Chinese experts and industrial insiders have warned that such accusations based on lies will disturb the global industrial chain. 

According to the Sunday report, China is the largest textile producer and consumer while Xinjiang has also become an essential part of the global supply chain, a bond connecting millions of cotton farmers and industrial workers in Xinjiang to industry players throughout the world. Xinjiang is a preferred sourcing place for major garment brands due to its high-quality cotton and more than 30 brands and buyers have stable, long-term partnerships with companies in Xinjiang. 

The industry report showed that the cotton textile industry in Xinjiang has also become automated, driving up demand for textile and agricultural machinery along the supply chain. More than 50 percent of the region's cotton-picking machines are imported. 
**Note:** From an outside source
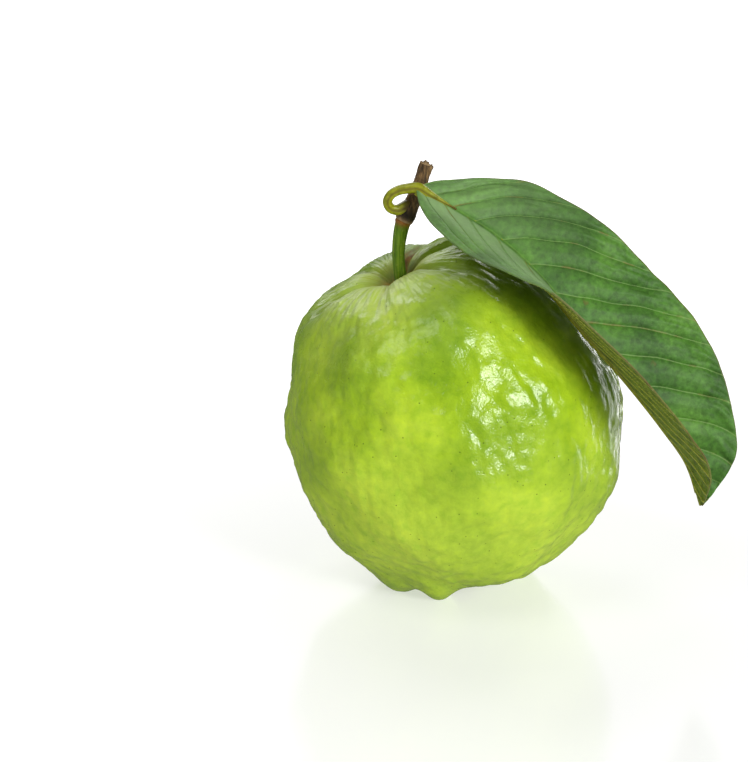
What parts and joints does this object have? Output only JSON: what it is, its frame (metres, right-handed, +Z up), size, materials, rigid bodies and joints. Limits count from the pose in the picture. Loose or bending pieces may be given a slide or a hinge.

Being integrated into the global market, Xinjiang textile firms have improved their social responsibility performances, and joined Better Cotton Initiatives and other platforms to fulfill promises in social and business ethics.

Xinjiang is also holding business fairs and exhibitions to enhance ties with business partners and introduce the industry in Xinjiang to the world.

The report's research  was conducted in May 2020 and included field trips, questionnaires, and interviews with 16 textile companies in Xinjiang. The research looked into the companies' operations and their social, environmental and economic performance and impact. The research team interviewed 25 business executives, talked to 1,320 employees in individual or group meetings and collected 1,427 valid questionnaires.